Report Says Nintendo Is Preparing a Europe-First Removable-Battery Switch 2 Revision
Original: New Nintendo Switch 2 Model in Production for Europe, Report Reveals View original →
A current r/gamernews thread is drawing attention to a hardware report that could make Nintendo's next refresh more about regulation than raw performance. IGN, citing Japanese newspaper Nikkei, says Nintendo is developing an updated Switch 2 model for Europe with a removable battery.
The reported change would not stop at the console shell. IGN says the revised unit would also ship with new Joy-Con 2 controllers whose lithium-ion batteries can be removed and replaced. That matters because the European Union's right-to-repair rules are pushing consumer electronics makers toward designs that make battery replacement more practical for ordinary users rather than locked behind difficult disassembly or premium service channels.
What the report claims
- Nintendo is preparing an updated Switch 2 model with a removable battery.
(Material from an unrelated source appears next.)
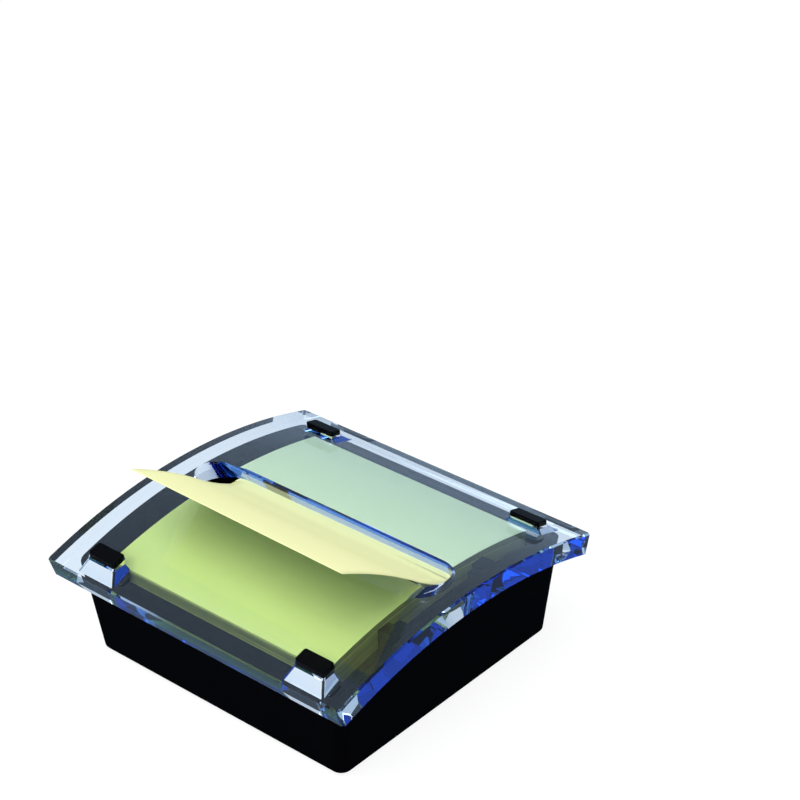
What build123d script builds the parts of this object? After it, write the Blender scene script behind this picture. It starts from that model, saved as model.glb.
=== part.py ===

- New versions of Joy-Con 2 would also allow battery replacement.
- The revised hardware is expected to launch in Europe first.
- The regional focus is linked to EU right-to-repair requirements, with companies required to comply by February 2027.
The important caveat is that this remains a report, not a public Nintendo announcement. There is no official product page, price, or launch timing beyond the idea that Europe would get the revised version first. Even so, the story is significant because it shows how hardware roadmaps are increasingly shaped by repair law, not just cost targets or annual upgrade cycles. For handheld systems especially, battery wear is one of the most common long-term complaints, so easier replacement could have a direct effect on lifespan and resale value.
If the report proves accurate, Nintendo would be following the same broader industry direction already visible in other devices that have become easier to open and service. For players, the practical takeaway is simple: a future Switch 2 revision may be defined less by a new chip or display and more by whether owners can keep the system running longer without replacing the whole device.